─── GIVEN ENTRIES ───
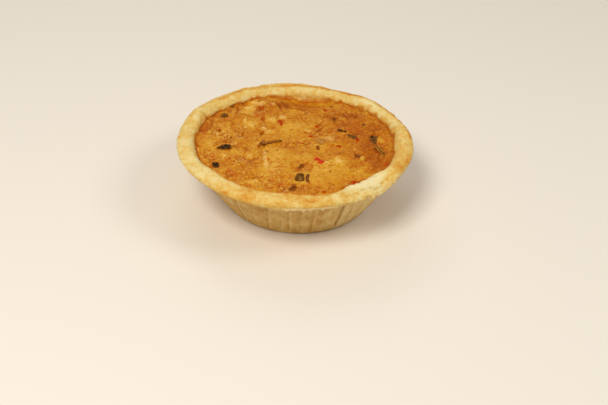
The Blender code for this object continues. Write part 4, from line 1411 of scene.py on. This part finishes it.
───
─── GIVEN ENTRIES ───
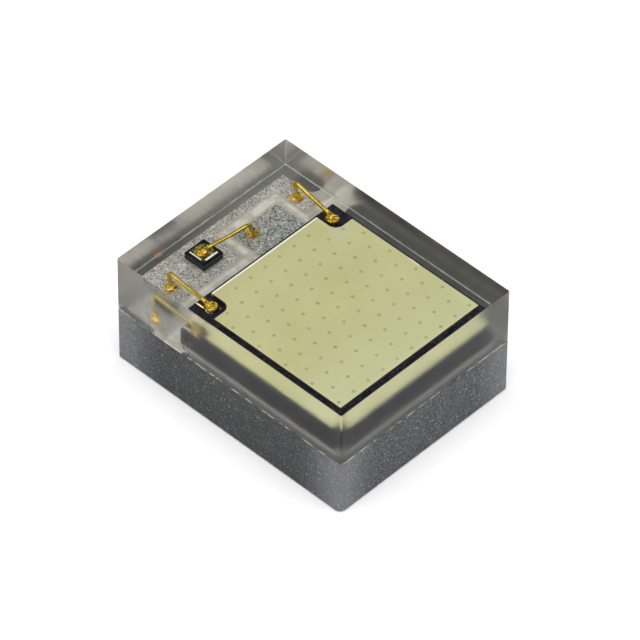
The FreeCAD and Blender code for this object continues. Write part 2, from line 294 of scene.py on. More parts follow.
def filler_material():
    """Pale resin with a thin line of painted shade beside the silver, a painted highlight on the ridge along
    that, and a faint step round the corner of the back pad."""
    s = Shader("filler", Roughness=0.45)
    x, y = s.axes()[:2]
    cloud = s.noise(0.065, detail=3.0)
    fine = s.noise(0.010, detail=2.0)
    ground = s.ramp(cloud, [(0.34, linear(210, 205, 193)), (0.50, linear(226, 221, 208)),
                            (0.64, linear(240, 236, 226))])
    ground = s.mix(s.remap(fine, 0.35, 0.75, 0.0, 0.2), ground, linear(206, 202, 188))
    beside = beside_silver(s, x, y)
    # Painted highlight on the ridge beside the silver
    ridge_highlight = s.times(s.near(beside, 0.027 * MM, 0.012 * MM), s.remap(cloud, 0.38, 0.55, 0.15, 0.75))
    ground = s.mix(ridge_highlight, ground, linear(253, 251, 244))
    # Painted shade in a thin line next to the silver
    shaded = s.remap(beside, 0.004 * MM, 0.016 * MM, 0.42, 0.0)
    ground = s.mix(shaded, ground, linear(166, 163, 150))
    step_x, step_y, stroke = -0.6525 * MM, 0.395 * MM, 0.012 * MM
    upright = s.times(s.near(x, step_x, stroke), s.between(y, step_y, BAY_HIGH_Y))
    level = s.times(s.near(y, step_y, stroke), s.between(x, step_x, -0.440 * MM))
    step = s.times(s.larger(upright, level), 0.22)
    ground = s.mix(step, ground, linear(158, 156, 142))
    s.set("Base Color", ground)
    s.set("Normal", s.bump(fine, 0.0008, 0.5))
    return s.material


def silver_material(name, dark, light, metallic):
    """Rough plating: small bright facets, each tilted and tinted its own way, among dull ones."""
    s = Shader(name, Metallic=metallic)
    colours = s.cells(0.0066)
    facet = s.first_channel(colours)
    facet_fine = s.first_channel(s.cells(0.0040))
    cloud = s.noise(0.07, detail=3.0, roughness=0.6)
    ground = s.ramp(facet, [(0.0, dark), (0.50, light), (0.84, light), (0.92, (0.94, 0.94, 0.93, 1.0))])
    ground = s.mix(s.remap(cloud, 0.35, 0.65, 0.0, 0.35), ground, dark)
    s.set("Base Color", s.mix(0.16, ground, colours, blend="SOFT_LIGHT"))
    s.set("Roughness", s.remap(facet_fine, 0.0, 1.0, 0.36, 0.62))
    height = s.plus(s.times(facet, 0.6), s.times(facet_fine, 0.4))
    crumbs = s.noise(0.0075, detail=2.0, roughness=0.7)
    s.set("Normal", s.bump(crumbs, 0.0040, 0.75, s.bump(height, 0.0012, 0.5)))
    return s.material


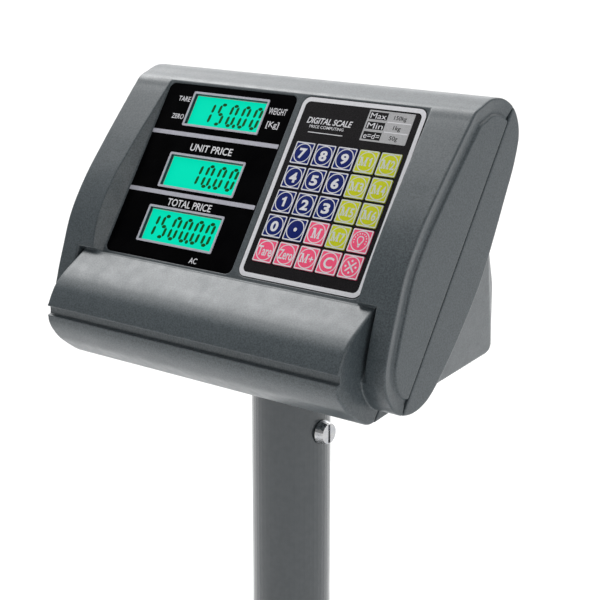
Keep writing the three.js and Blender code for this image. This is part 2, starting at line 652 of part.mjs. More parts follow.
───
DIRECTIVE
Your task is to gather every line with the word "More" and copy it.

TASK RESPONSE
The FreeCAD and Blender code for this object continues. Write part 2, from line 294 of scene.py on. More parts follow.
Keep writing the three.js and Blender code for this image. This is part 2, starting at line 652 of part.mjs. More parts follow.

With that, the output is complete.